В один миг вся картина приобрела совершенно непредвиденную окраску. Если она — дочь старого судьи, следовательно, она не дочь доктора Ландау.
— Так что же она делает все время в доме доктора Ландау? — спросил я Гавриэля.
— Тот же в точности вопрос, — сказал Гавриэль с улыбкой под квадратными усами, — задавал друг моей юности Срулик в письме, в котором он сообщал мне о замужестве Ориты. Года через два-три после моего отъезда в Париж Орита Гуткин вышла замуж за доброго друга своего отца — за великого глазного врача. Что делает Орита Гуткин в доме доктора Ландау? Я представляю себе, что она делает все то, что делает женщина в своем доме. Госпожа Орита Ландау. Да. Орита. Что за имя такое!

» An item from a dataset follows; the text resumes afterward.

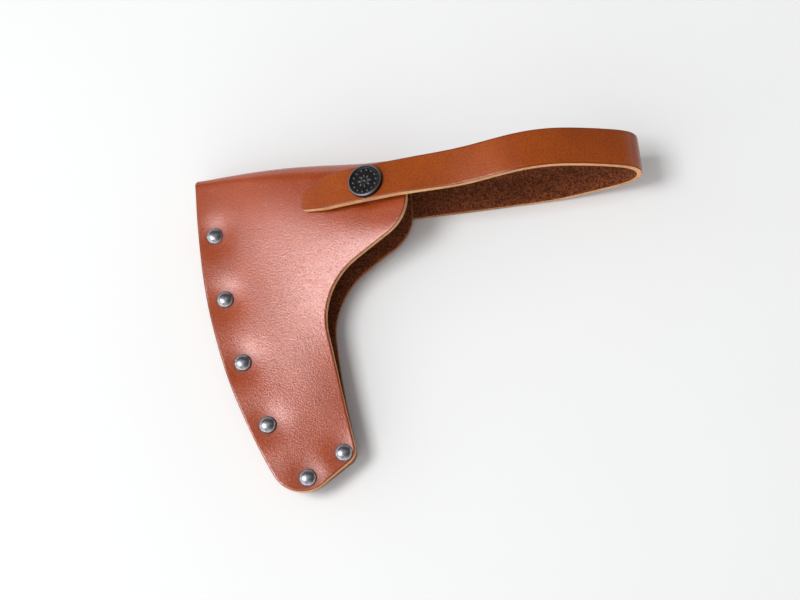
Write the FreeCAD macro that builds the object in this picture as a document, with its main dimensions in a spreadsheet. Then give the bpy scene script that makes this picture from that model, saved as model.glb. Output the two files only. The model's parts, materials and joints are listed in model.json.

Можно подумать, что старик судья решил дать дочери современное ивритское имя, но в сущности он имел в виду древнюю идею, из которой песочек сыплется: когда она родилась, папаша был погружен в чтение Книги Зогар[5] и собирался, судя по всему, дать ей сияние и свет, содержащиеся в имени Орит, дабы победить тьму Лилит[6]. Все это выглядит сплошным дурачеством, все эти внутренние смыслы с именами и без оных. Меня это совсем не трогает, но есть люди, придающие колоссальное значение именам вообще и своим именам в частности. Орита всегда любила свое имя. Когда в письме Срулика до меня дошла весть о браке Ориты с врачом, который был старше нее на двадцать шесть лет, я вовсе не удивился. Еще до того, как я уехал в Париж, а в сущности, еще тогда, когда мы учились в семинарии, я чувствовал, что между ними что-то происходит, но только на прощальной вечеринке, устроенной для меня, я получил этому подтверждение из ее уст.